La música es casi no humana, porque es intraducible en definiciones, o descripciones superficiales. La música expresa primero la intuición de la sinfonía del mundo donde el verbo, el sustantivo, el adjetivo, no llegan. Es el regalo divino para expresar eso que la palabra no puede. Eso la acerca a lo divino. Su destino no es solo agradar, entretener, divertir a una corte ociosa, al rey, a la reina, a los cortesanos aburridos; y la música no expresa a Dios, pero quizá por algo distinto a lo que cree Sainte-Colombe, porque el Dios en el que él cree es un Dios personal, que acaso es únicamente un ser espectral, fantasmal, que solo habita en la imaginación humana.

Además, la música no puede ser silencio místico, porque lo musical necesita de los sonidos audibles y de su propio lenguaje. Y tampoco la música solo existe para sofocarse en los “lamentos y llantos” humanos. O puede ser eso, pero es más que eso…

La música expresa lo fino, intangible, sutil, la poesía escondida como reptil en los abismos, que lo hiperintelectual o lo banal no sienten. La intuición es lo que percibe las fuerzas poéticas como vibración musical en todas partes, en nuestro cuerpo, y en el entorno en el que siempre somos. Lo vivido no por la deducción de ideas sino por la inteligencia sensitiva de los sonidos. Lo inteligente sensitivo de la música como lo que entiende lo intraducible para la mente racional. La música como vida en tanto emoción de lo que se intuye, sospecha, no razona, en lo misterioso de los cielos, los horizontes, en un momento de dicha de la infancia o en un instante fugaz, o entre los cuerpos callados y muertos, y en quienes se hacen el amor, entre los metales y las flores. En todo laten las fuerzas musicales, las fuerzas poéticas a escuchar entre los humanos, los animales, la roca, los desiertos, el viento y el árbol.

El recuerdo del arte, en la música, poco tiene que ver con la capacidad técnica para ejecutar un instrumento.
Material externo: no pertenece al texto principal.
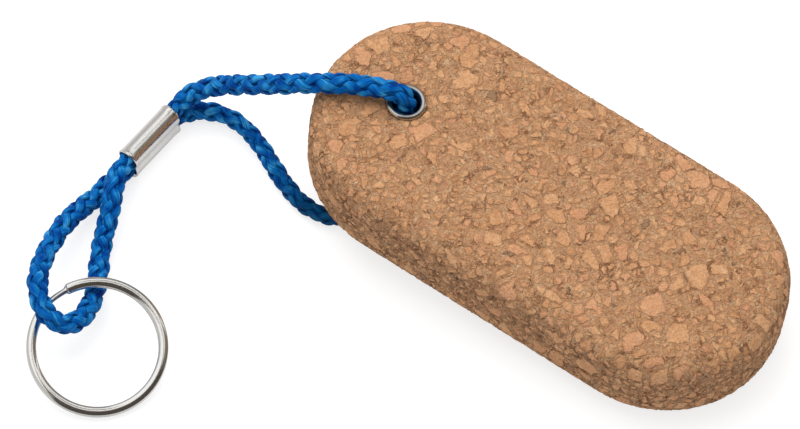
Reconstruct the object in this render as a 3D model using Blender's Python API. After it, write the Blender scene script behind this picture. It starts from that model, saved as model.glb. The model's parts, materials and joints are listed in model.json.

Es todo el cuerpo conmovido por las fuerzas sensibles en el espacio. Esas fuerzas son mas hondas que los océanos, reclaman ser un pez musical para sumergirse en ellas.

Sainte-Colombe toca las manos de Marais. Lo mejor es tocar juntos, no teorizar, ni lamentarse, no cambiar la música por palabras. Tocan entonces La tumba de los lamentos, el tema preferido de Madelaine (5).

Los dos músicos se aferran con ternura a sus instrumentos. No piensan en ningún aplauso, en ninguna recompensa. Solo sirven como el viento a la hoja que sube hacia las montañas; hacia las sensaciones intraducibles por las palabras; hacia la memoria de los muertos, y también hacia toda la vida que somos, mientras caminamos en la mañana lluviosa.


Citas:

(1) El Marais real tocó en un ámbito cortesano como obligada forma de realización como músico con una inserción social, seguramente. El Sainte-Colombe real, por su parte, sigue envuelto en una aureola de misterio. La contraposición ficcional es un recurso dramático y novelesco como la contrapartida entre Mozart y Antonio Salieri imaginada por Pieter Shaffer, el guionista del film Amadeus, de Milos Forman. El verdadero Salieri era un brillante músico, muy lejos de la mediocridad que le adjudicaba.

(2) Nos referimos a Damien Hirst.

(3) En el siglo XVII, los jansenistas eran puritanos que radicalizaban el pecado original y la depravación humana, y de ahí la proporcional necesidad del auxilio de la gracia divina redentora. El jansenista, en la práctica, vivía bajo un fundamentalista rigorismo moral.

(4) En el film Todas las mañanas del mundo, el joven Marais es interpretado por Guillaume Depardieu, que murió muy joven.

(5) La tumba de los lamentos era la pieza preferida de Madelaine (interpretada por Anne Brochet), hija de Sainte-Colombe, música que tocaba con el deseo de comunicarse con su esposa fallecida. La banda de sonido que combina temas de Marais y Sainte-Colombe fue organizada por el prestigioso violagambista, director de orquesta, y musicólogo español, especializado en música antigua, Jordi Savall.